Across the park, Frieze Masters has more than 130 galleries presenting older art. (Between the two fairs, dealers from 39 countries are represented.)
Mr. Cristea, who has shown at both fairs, said that art in Masters dated to the start of time — “from God onwards” — and noted that softer lighting and wider aisles meant that the experience was more leisurely.
“You can take time, and there’s less frenzy,” he added.
The New York photography dealer Bruce Silverstein will be exploring seriality in his booth. Among the artists featured with several images each are Alfred Stieglitz and Bill Cunningham; a photographic triptych circa 1980 by the German artists Bernd and Hilla Becher depicts the industrial landscapes they became known for.
Frieze Masters has a new feature, too: Stand Out, a section curated by Luke Syson, the director of the Fitzwilliam Museum in Cambridge, England.
Nathan Clements-Gillespie, the artistic director of the fair, said the intent was to “show decorative art in a different light — taking the decorative out of the decorative arts,” focusing on sculptural skill and conceptual ingenuity.
Galleries in the section include London’s Prahlad Bubbar, Alessandra Di Castro of Rome and Gisèle Croës of Brussels.
Ms. Croës has been an art dealer since the 1970s, with a specialty in archaic Chinese bronzes. “It’s the first ages, the first dynasties, of Chinese art,” she said.
She will show around 60 pieces, most of them small, with the earliest dating to the sixth century B.C. They include a bronze belt plaque, a tinned-bronze goat plaque and a bronze dagger. Perhaps most appealing is a large earthenware polychrome camel and rider made during China’s Tang dynasty.
“I’ve always been interested in rituals, and these bronze works are part of rituals,” Ms. Croës said. She added that some of the objects, made by tribes on the steppes of what is now Mongolia, are “things that you can wear, since nomads didn’t have houses.”

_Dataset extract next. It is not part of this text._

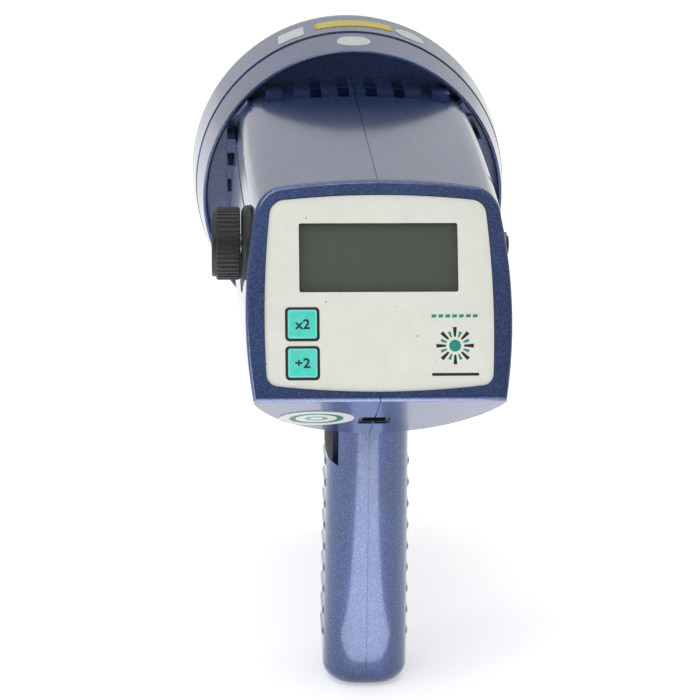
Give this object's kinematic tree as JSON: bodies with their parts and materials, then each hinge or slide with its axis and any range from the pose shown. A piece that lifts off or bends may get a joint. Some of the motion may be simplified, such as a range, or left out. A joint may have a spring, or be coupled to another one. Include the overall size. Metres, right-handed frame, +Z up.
{
  "type": "timing light",
  "caption": "Pistol-shaped stroboscopic timing light with a round lamp housing, leaning display face, speed knob, trigger and tripod socket.",
  "frame": {"origin": "mouth of the tripod socket, in the middle of the foot of the handle", "axes": "+Y the way the lamp shines, +X to the right of the person holding it, +Z up along the handle"},
  "size_m": [0.1208, 0.2285, 0.208],
  "materials": {
    "casing_blue": "satin metallic blue paint on moulded plastic",
    "black_trim": "fine-grained black moulding",
    "knob_black": "black knurled moulding",
    "lens_clear": "clear polycarbonate",
    "window_clear": "clear window, faintly tinted",
    "tube_glass": "clear flash tube glass",
    "seal_rubber": "soft moulded rubber",
    "reflector_bright": "bright spun and anodised",
    "lamp_ceramic": "unglazed white ceramic",
    "steel": "zinc plated",
    "steel_dark": "black oxide",
    "spring_steel": "drawn spring wire",
    "encoder_metal": "pressed can",
    "coil_copper": "varnished windings and tape",
    "label_cream": "printed overlay sheet with a fine grain",
    "display_green": "liquid crystal glass, unlit",
    "key_teal": "teal key with a dark outline",
    "board_green": "glass fibre board with solder mask",
    "switch_black": "moulded switch and socket bodies",
    "socket_black": "black socket moulding",
    "brass_insert": "turned brass",
    "sticker_white": "plain film stickers",
    "battery_wrap": "shrink-wrapped cells",
    "capacitor_sleeve": "sleeved aluminium can"
  },
  "bodies": {
    "casing": {"left_shell": "casing_blue", "right_shell": "casing_blue", "lamp_housing": "casing_blue", "front_ring": "black_trim", "knob_seat": "black_trim", "lens": "lens_clear", "lens_gasket": "seal_rubber", "reflector": "reflector_bright", "flash_tube": "tube_glass", "lamp_base": "lamp_ceramic", "lamp_base_screws": "steel", "ring_screws": "steel_dark", "housing_screws": "steel", "casing_screws": "steel_dark", "ignition_coil": "coil_copper", "face_label": "label_cream", "rear_panel": "black_trim", "display_window": "window_clear", "display_module": "display_green", "key_mat": "seal_rubber", "control_board": "board_green", "encoder": "encoder_metal", "trigger_pin": "steel", "trigger_spring": "spring_steel", "trigger_switch": "switch_black", "input_jack": "switch_black", "input_jack_nut": "steel_dark", "output_jack": "switch_black", "output_jack_nut": "steel_dark", "charge_socket": "socket_black", "tripod_insert": "brass_insert", "crown_labels": "sticker_white", "belly_label": "sticker_white", "battery_cells": "battery_wrap", "battery_tray": "switch_black", "jack_plate": "casing_blue", "power_board": "board_green", "flash_capacitor": "capacitor_sleeve", "power_transformer": "coil_copper"},
    "speed_knob": {"knob": "knob_black", "knob_cap": "knob_black", "encoder_shaft": "steel"},
    "times_two_key": {"key_times_two": "key_teal"},
    "divide_two_key": {"key_divide_two": "key_teal"},
    "trigger_lever": {"trigger": "black_trim"},
    "lock_slide": {"lock_button": "black_trim"}
  },
  "joints": [
    {"name": "knob_turn", "type": "hinge", "parent": "casing", "child": "speed_knob", "pos_m": [-0.0479, -0.033, 0.1651], "axis": [-1, 0, 0], "continuous": true},
    {"name": "times_two_press", "type": "slide", "parent": "casing", "child": "times_two_key", "axis": [0, 0.9018, -0.4321], "range_m": [0, 0.0004], "stiffness_N_per_m": 2500},
    {"name": "divide_two_press", "type": "slide", "parent": "casing", "child": "divide_two_key", "axis": [0, 0.9018, -0.4321], "range_m": [0, 0.0004], "stiffness_N_per_m": 2500},
    {"name": "trigger_pull", "type": "hinge", "parent": "casing", "child": "trigger_lever", "pos_m": [0, 0.0125, 0.0885], "axis": [-1, 0, 0], "range_deg": [0, 8], "stiffness_Nm_per_rad": 0.5, "deforming": ["trigger_spring"]},
    {"name": "lock_press", "type": "slide", "parent": "casing", "child": "lock_slide", "axis": [1, 0, 0], "range_m": [0, 0.0015], "stiffness_N_per_m": 1200}
  ]
}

The Frieze brand is probably more associated with work like Koak’s, given that it publishes a contemporary art magazine, with eight issues a year, and pursues projects like No. 9 Cork Street.
But Ms. Croës said that she relished having her ancient objects associated with cutting-edge works.
“The combination is what makes it interesting,” she said. “Modern art and ancient art, it shows that we have continuity.”
Ms. Croës added, “I believe the past is mixed with the future.”